The decision was made early in the design of openJean that trying to pretend that a complex process was actually simple was not the best way to proceed. Instead openJean has made extensive use of standards so that complex customisation tasks can be done by any programmer that has worked with modern programming languages and data representation formats.
OpenJean is written in Java®, a programming language widely used for Internet-based applications, all openJean data is stored and exported using XML (eXtensible Markup Language) the standard format for data interchange. In order to customize openJean you can write Java modules, just put them into openJean's library folder and openJean will find them, then tell openJean at what point they are to be called. In order to view information in a specific format write an XSL (eXtensible Stylesheet Language) transformation from openJean's export format into HTML, PDF or whatever other format is required and put it into the openJean applications transformation folder and openJean will give you a menu item that will export a snapshot of openJean and apply the transformation.

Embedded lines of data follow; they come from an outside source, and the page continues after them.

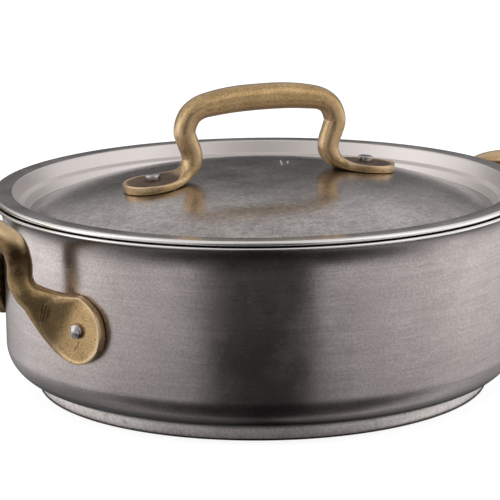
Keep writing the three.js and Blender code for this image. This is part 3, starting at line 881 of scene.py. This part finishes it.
# Masks on the turned steel. Each is a colour, a roughness or None, and ramps over r, z or down.
BODY_MASKS = (
    # painted shade: a dim band under the lip and round the lower corner, where the steel faces down
    (BLACK, None, (("down", (0.15, 0.8), (0.45, 0)), ("z", (0.082, 0), (0.085, 1)))),
    (BLACK, None, (
        (
            "down", (0.02, 1), (0.1, 0.97), (0.17, 0.78), (0.25, 0.5), (0.35, 0.37),
            (0.42, 0.3), (0.49, 0),
        ),
        ("z", (0.022, 1), (0.03, 0)),
        ("r", (0.05, 0), (0.1, 1)),
    )),
    # the flat of the lip is dim with the painted shadow of the lid's bead, and its edge is polished
    # and brightened with a painted highlight
    (BLACK, None, (("z", (0.0898, 0), (0.0902, 1)), ("r", (0.1215, 0), (0.1222, 0.93)))),
    (POLISH_AND_HIGHLIGHT, 0.15, (("r", (0.1256, 0), (0.1262, 1)), ("z", (0.0888, 0), (0.0893, 1)))),
)
LID_MASKS = (
    # everything outside the dome is paler, the bevel, ledge and wall are also duller, and the edge
    # of the dome is dim with painted shade where it meets the bevel
    ((0.78, 0.72, 0.70), None, (("r", (0.1088, 0), (0.1093, 0.75)),)),
    ((0.74, 0.685, 0.665), 0.46, (
        ("r", (0.1088, 0), (0.1093, 0.8)),
        ("r", (0.1162, 1), (0.1168, 0)),
    )),
    (BLACK, None, (("r", (0.1000, 0), (0.1050, 0.5)), ("r", (0.1085, 1), (0.1089, 0)))),
    # the bead is polished and brightened with a painted highlight above, and dim with painted shade
    # below
    (POLISH_AND_HIGHLIGHT, 0.15, (("r", (0.1229, 0), (0.1234, 1)), ("z", (0.0908, 0), (0.0913, 1)))),
    (BLACK, None, (("r", (0.1225, 0), (0.1228, 0.93)), ("z", (0.0908, 1), (0.0913, 0)))),
)
# the rim of the plate is dim with painted shade where it meets the floor
PLATE_MASKS = ((BLACK, None, (("r", (0.1055, 0), (0.1058, 0.88)),)),)
# Two scratches on the dome: start and end, in millimetres
LID_SCRATCHES = (
    ((23.2, 30.5, 97.4), (18.3, 17.5, 97.9)),
    ((25.6, 27.2, 97.5), (22.5, 20.5, 97.7)),
)

make_camera()
body_steel = brushed(
    "body_steel", (0.60, 0.535, 0.52), rough=0.27, streak=0.26, mottle=0.13,
    anisotropic=0.45, dark=0.9, masks=BODY_MASKS,
)
lid_steel = brushed(
    "lid_steel", (0.58, 0.525, 0.51), rough=0.21, streak=0.22, mottle=0.46,
    anisotropic=0.1, dark=0.85, masks=LID_MASKS, dents=3.0, scratches=LID_SCRATCHES,
)
plate_steel = brushed(
    "plate_steel", (0.42, 0.385, 0.37), rough=0.35, streak=0.35, mottle=0.3,
    anisotropic=0.4, dark=0.85, masks=PLATE_MASKS,
)
brass = cast_brass()
rivets = rivet_steel()

turned = (
    ("pot_body", pot_profile(), SHELL_SIDES, body_steel, "pot", "steel"),
    ("base_core", core_profile(), DISC_SIDES, cast_alloy(), "pot", "base_alloy"),
    ("base_plate", plate_profile(), DISC_SIDES, plate_steel, "pot", "steel"),
    ("lid_plate", lid_profile(), SHELL_SIDES, lid_steel, "lid", "steel"),
)
for node, profile, segments, material, body, slot_name in turned:
    points, faces = lathe(profile, segments)
    build(node + "_skin", points, faces, material, body, [node], SHARP_TURNED)

side_handle("side_handle_right", 1, brass)
side_handle("side_handle_left", -1, brass)
lid_handle("lid_handle", brass)

side_angle = math.asin(RIVET_SPACING / 2 / (POT_RADIUS + FOOT_THICKNESS / 2))
for side, side_name in ((1, "right"), (-1, "left")):
    for sign, letter in ((1, "a"), (-1, "b")):
        out = np.array((math.cos(side_angle), sign * math.sin(side_angle), 0))
        if side < 0:
            out[:2] *= -1
        inward = np.array((out[1], -out[0], 0)) * sign
        place = out * (POT_RADIUS + FOOT_THICKNESS) - inward * SIDE_RIVET_SHIFT
        place[2] = SIDE_RIVET_HEIGHT
        rivet(f"side_rivet_{side_name}_{letter}", place, out, "pot", rivets, SIDE_SINK, SIDE_CROWN)
slope, half = lid_slope(), RIVET_SPACING / 2
for sign, side_name in ((1, "right"), (-1, "left")):
    out = np.array((sign * math.sin(slope), 0, math.cos(slope)))
    place = np.array((sign * half, 0, float(dome_height(half)))) + out * FOOT_THICKNESS
    rivet(f"lid_rivet_{side_name}", place, out, "lid", rivets, LID_SINK, LID_CROWN)


# Studio

# The studio's brightness in rings round the pot: (turn, level). A turn of 0.5 is on the camera's
# side, 0.25 at the left, 0.75 at the right, and 0 and 1 behind the pot.
UNDER = (
    (0.0, 0.02), (0.04, 0.2), (0.17, 0.6), (0.25, 0.7), (0.32, 0.25), (0.37, 0.1),
    (0.41, 0.05), (0.5, 0.025), (0.59, 0.05), (0.65, 0.12), (0.70, 0.25), (0.75, 0.9),
    (0.79, 1.4), (0.9, 0.6), (0.96, 0.1), (1.0, 0.02),
)
LOW = (
    (0.0, 0.02), (0.035, 0.1), (0.06, 0.6), (0.1, 0.9), (0.15, 1.35), (0.25, 1.08),
    (0.33, 0.75), (0.408, 0.68), (0.442, 0.035), (0.555, 0.022), (0.573, 0.60), (0.65, 0.71),
    (0.70, 0.77), (0.79, 1.0), (0.85, 0.98), (0.91, 0.8), (0.94, 0.6), (0.965, 0.1),
    (1.0, 0.02),
)
MIDDLE = (
    (0.0, 0.07), (0.015, 0.09), (0.04, 0.22), (0.12, 0.25), (0.2, 1.4), (0.28, 1.7),
    (0.33, 0.75), (0.40, 0.45), (0.47, 0.15), (0.53, 0.15), (0.60, 0.4), (0.67, 0.9),
    (0.8, 1.3), (0.88, 0.25), (0.965, 0.22), (1.0, 0.07),
)
HIGH = (
    (0.0, 0.66), (0.2, 0.8), (0.29, 1.5), (0.34, 1.0), (0.42, 0.75), (0.5, 0.32),
    (0.58, 0.8), (0.67, 1.3), (0.8, 0.8), (1.0, 0.66),
)
# Between which heights each ring takes over from the one below: 0 is below, 0.5 level, 1 above.
RISES = ((LOW, 0.32, 0.40), (MIDDLE, 0.45, 0.5), (HIGH, 0.565, 0.655))
CEILING, CEILING_RISE = 0.68, (0.75, 0.9)
BACKDROP, FILL = 1.0, 0.85  # what the camera sees, and what lights matte surfaces

FLOOR_RADIUS, FLOOR_DROP, FLOOR_SIDES = 4, 0.3 * MM, 64
FLOOR_GLOW, FLOOR_MATTE, FLOOR_PLAIN = 0.84, 0.32, 0.8
# How much of the studio metal sees through the floor, by distance from the axis in metres: a
# painted shadow round the pot that only reflections show
FLOOR_SHADE = (
    (0.105, 0.9), (0.121, 0.8), (0.14, 0.62), (0.19, 0.66), (0.28, 0.76), (0.36, 1.0),
)

# The lamps, in metres
LAMPS = (("lamp_left", -1.5), ("lamp_right", 1.5))
LAMP_PLACE = (-0.6, 1.2)
LAMP_AIM = Vector((0, 0, 0.06))
LAMP_SIZE, LAMP_POWER = 0.9, 10


def studio_world():
    """A pale studio: bright walls at the sides and above, dim round the camera and behind."""
    world = bpy.data.worlds.new("studio")
    bpy.context.scene.world = world
    world.use_nodes = True
    n = Nodes(world.node_tree)
    ray = n.node("ShaderNodeLightPath")
    coordinates = n.node("ShaderNodeTexCoord").outputs["Generated"]
    facing = n.node(
        "ShaderNodeVectorRotate",
        {"Vector": coordinates, "Axis": (0, 0, 1), "Angle": TURN},
        rotation_type="AXIS_ANGLE",
    ).outputs[0]
    x, y, z = n.split(facing)
    turn = n.math("ARCTAN2", x, n.times(y, -1.0))
    turn = n.plus(n.math("DIVIDE", turn, 2 * math.pi), 0.5)
    rise = n.plus(n.math("DIVIDE", n.math("ARCSINE", z), math.pi), 0.5)
    level = n.ramp(turn, *UNDER)
    for ring, start, end in RISES:
        level = n.mix(n.ramp(rise, (start, 0), (end, 1)), level, n.ramp(turn, *ring))
    start, end = CEILING_RISE
    level = n.mix(n.ramp(rise, (start, 0), (end, 1)), level, grey(CEILING))
    seen = n.mix(ray.outputs["Is Camera Ray"], level, grey(BACKDROP))
    seen = n.mix(ray.outputs["Is Diffuse Ray"], seen, grey(FILL))
    background = n.node("ShaderNodeBackground", {"Color": seen, "Strength": 1.0})
    n.node("ShaderNodeOutputWorld", {"Surface": background.outputs[0]})


def make_floor():
    """A white floor that keeps a faint shadow. Metal looks through it to the studio, darkened round
    the pot by a painted shadow.
    """
    mesh = bpy.data.meshes.new("floor")
    angles = np.linspace(0, 2 * math.pi, FLOOR_SIDES + 1)[:-1]
    ring = [
        (FLOOR_RADIUS * math.cos(a), FLOOR_RADIUS * math.sin(a), -FLOOR_DROP) for a in angles
    ]
    mesh.from_pydata(ring, [], [tuple(range(FLOOR_SIDES))])
    floor = bpy.data.objects.new("floor", mesh)
    bpy.context.scene.collection.objects.link(floor)
    material, n, position = surface("floor")
    ray = n.node("ShaderNodeLightPath")
    glow = n.node("ShaderNodeEmission", {"Color": (1, 1, 1, 1), "Strength": FLOOR_GLOW})
    matte = n.node("ShaderNodeBsdfDiffuse", {"Color": (*grey(FLOOR_MATTE), 1)})
    plain = n.node("ShaderNodeBsdfDiffuse", {"Color": (*grey(FLOOR_PLAIN), 1)})
    x, y, _ = n.split(position)
    shade = n.ramp(axis_distance(n, x, y), *FLOOR_SHADE)
    clear = n.node("ShaderNodeBsdfTransparent", {"Color": shade})
    white = n.node("ShaderNodeAddShader", {0: glow.outputs[0], 1: matte.outputs[0]})
    seen = n.node(
        "ShaderNodeMixShader",
        {0: ray.outputs["Is Camera Ray"], 1: plain.outputs[0], 2: white.outputs[0]},
    )
    both = n.node(
        "ShaderNodeMixShader",
        {0: ray.outputs["Is Glossy Ray"], 1: seen.outputs[0], 2: clear.outputs[0]},
    )
    n.node("ShaderNodeOutputMaterial", {"Surface": both.outputs[0]})
    mesh.materials.append(material)


def lamp(name, place, size, power):
    """A soft square lamp that faces the pot. Its place is in the camera's directions, and
    metal doesn't mirror it."""
    data = bpy.data.lights.new(name, "AREA")
    data.shape, data.size, data.energy = "SQUARE", size, power
    made = bpy.data.objects.new(name, data)
    bpy.context.scene.collection.objects.link(made)
    made.location = Matrix.Rotation(-TURN, 3, "Z") @ Vector(place)
    aim = LAMP_AIM - made.location
    made.rotation_euler = aim.to_track_quat("-Z", "Y").to_euler()
    made.visible_glossy = False


studio_world()
make_floor()
for lamp_name, aside in LAMPS:
    lamp(lamp_name, (aside, *LAMP_PLACE), LAMP_SIZE, LAMP_POWER)

bpy.context.scene.view_settings.view_transform = "Standard"

bpy.context.view_layer.update()
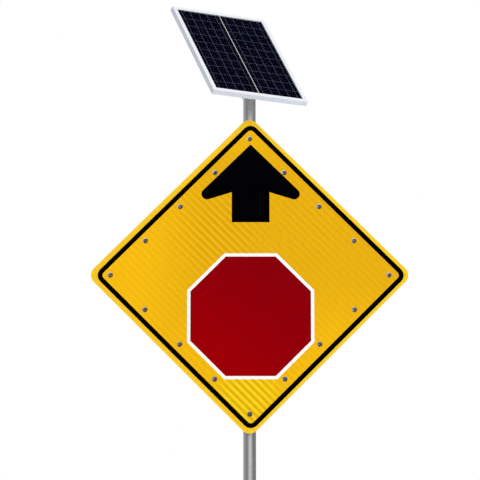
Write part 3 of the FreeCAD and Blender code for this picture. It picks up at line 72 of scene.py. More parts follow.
class Graph:
    """One material: a Principled shader and short calls that build what feeds it."""

    def __init__(self, name, **constants):
        self.material = bpy.data.materials.new(name)
        self.material.use_nodes = True
        self.tree = self.material.node_tree
        self.tree.nodes.clear()
        self.shader = self.tree.nodes.new("ShaderNodeBsdfPrincipled")
        output = self.tree.nodes.new("ShaderNodeOutputMaterial")
        self.tree.links.new(self.shader.outputs["BSDF"], output.inputs["Surface"])
        for socket, value in constants.items():
            self.feed(self.shader.inputs[socket.replace("_", " ")], value)
        places = self.tree.nodes.new("ShaderNodeTexCoord")
        self.here, self.normal = places.outputs["Object"], places.outputs["Normal"]

    def feed(self, socket, value):
        """Link a socket, or set it to a plain number or colour."""
        if isinstance(value, bpy.types.NodeSocket):
            self.tree.links.new(value, socket)
        elif isinstance(value, (tuple, list)) and len(value) == 3 and socket.type == "RGBA":
            socket.default_value = (*value, 1.0)
        else:
            socket.default_value = value

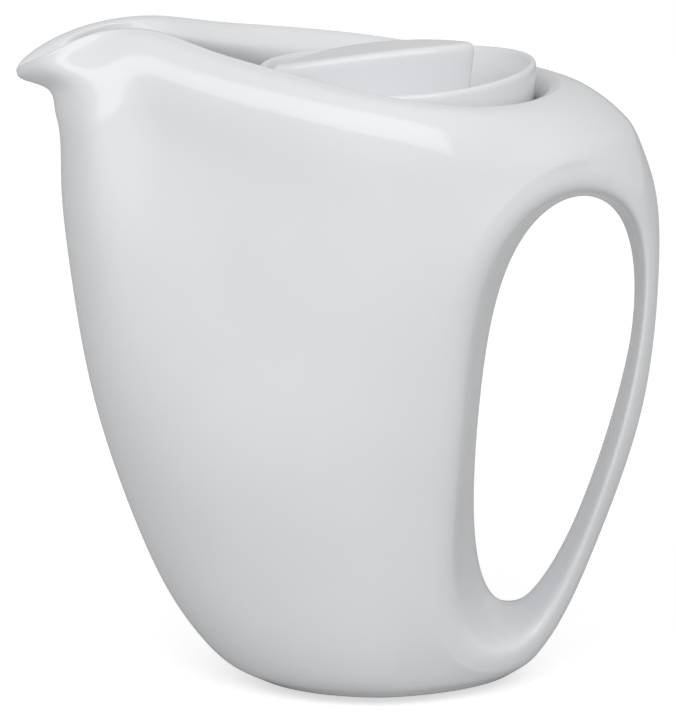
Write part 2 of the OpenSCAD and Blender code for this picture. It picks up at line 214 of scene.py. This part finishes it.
# Each key section: front x, back x, half depth, front z, back z, crown, pinch, inset, bluntness,
# then how far it follows the rim's own curve, and how far out from the rim and below it it then lies.
outerKeys = np.array([
    [-pot["baseFront"], pot["baseBack"], pot["baseHalf"], footTop, footTop, 0, 0, 0, 0, 0, 0.012, 0.182],
    [-mix(pot["baseFront"], pot["lowFront"], 0.45), mix(pot["baseBack"], pot["lowBack"], 0.45),
     mix(pot["baseHalf"], pot["lowHalf"], 0.55), heelZ, heelZ, 0, 0, 0, 0, 0, 0.012, 0.174],
    [-pot["lowFront"], pot["lowBack"], pot["lowHalf"], pot["lowZ"], pot["lowZ"], 0, 0, 0, 0, 0, 0.012, 0.15],
    [-pot["bellyFront"], pot["bellyBack"], pot["bellyHalf"], pot["bellyZ"], pot["bellyZ"],
     0, 0, 0, 0, 0, 0.012, 0.1],
    [-pot["shoulderFront"], pot["shoulderBack"], pot["shoulderHalf"],
     pot["shoulderZ"], pot["shoulderZ"], 0.05, 0.3, 0, 0, 0, 0.012, 0.05],
    [-pot["shoulderFront"] - 0.001, pot["shoulderBack"] - 0.006, pot["shoulderHalf"] - 0.0015,
     mix(pot["shoulderZ"], pot["spoutZ"], 0.55), mix(pot["shoulderZ"], pot["rimBackZ"], 0.58),
     0.3, 0.44, 0, 0, 1, 0.0115, 0.024],
    [-mix(pot["shoulderFront"], pot["spoutReach"], 0.17), mix(pot["shoulderBack"], rimBack, 0.41),
     mix(pot["shoulderHalf"], rimHalf, 0.4), pot["spoutZ"] - 0.013, pot["rimBackZ"] - 0.0096,
     0.5, 0.58, 0, 0, 1, 0.0102, 0.012],
    [-mix(pot["shoulderFront"], pot["spoutReach"], 0.3), mix(pot["shoulderBack"], rimBack, 0.68),
     mix(pot["shoulderHalf"], rimHalf, 0.66), pot["spoutZ"] - 0.006, pot["rimBackZ"] - 0.0035,
     0.75, 0.72, 0, 0, 1, 0.0077, 0.0056],
    [-pot["spoutReach"] + 0.0014, rimBack + 0.6 * rimRoll, rimHalf + 0.3 * rimRoll,
     pot["spoutZ"] - 0.0028, pot["rimBackZ"] - 0.15 * rimRoll, 0.96, 0.96, 0, 0, 1, 0.0044, 0.0016],
    [-pot["spoutReach"], rimBack, rimHalf, pot["spoutZ"], pot["rimBackZ"], 1, 1, 0, 0, 1, 0, 0],
])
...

For example in Freelancer, the normal mechanisms for creating categories, groups and items are not very useful, the creation process is more specific work items go into days which are contained in weeks, which are in turn contained in months and years. Specific Java methods have been written which call back into the published openJean API so that there is a specific menu item to create a month, and when a month is created all the weeks and days within are also created with weeks possibly belonging to more than one month. The information displays needed by Freelancer are invoices and work plans, the section of the object base for a week or month can be selected and exported to a temporary (or permanent if required for audit purposes) XML file which is transformed into HTML and displayed in the system browser.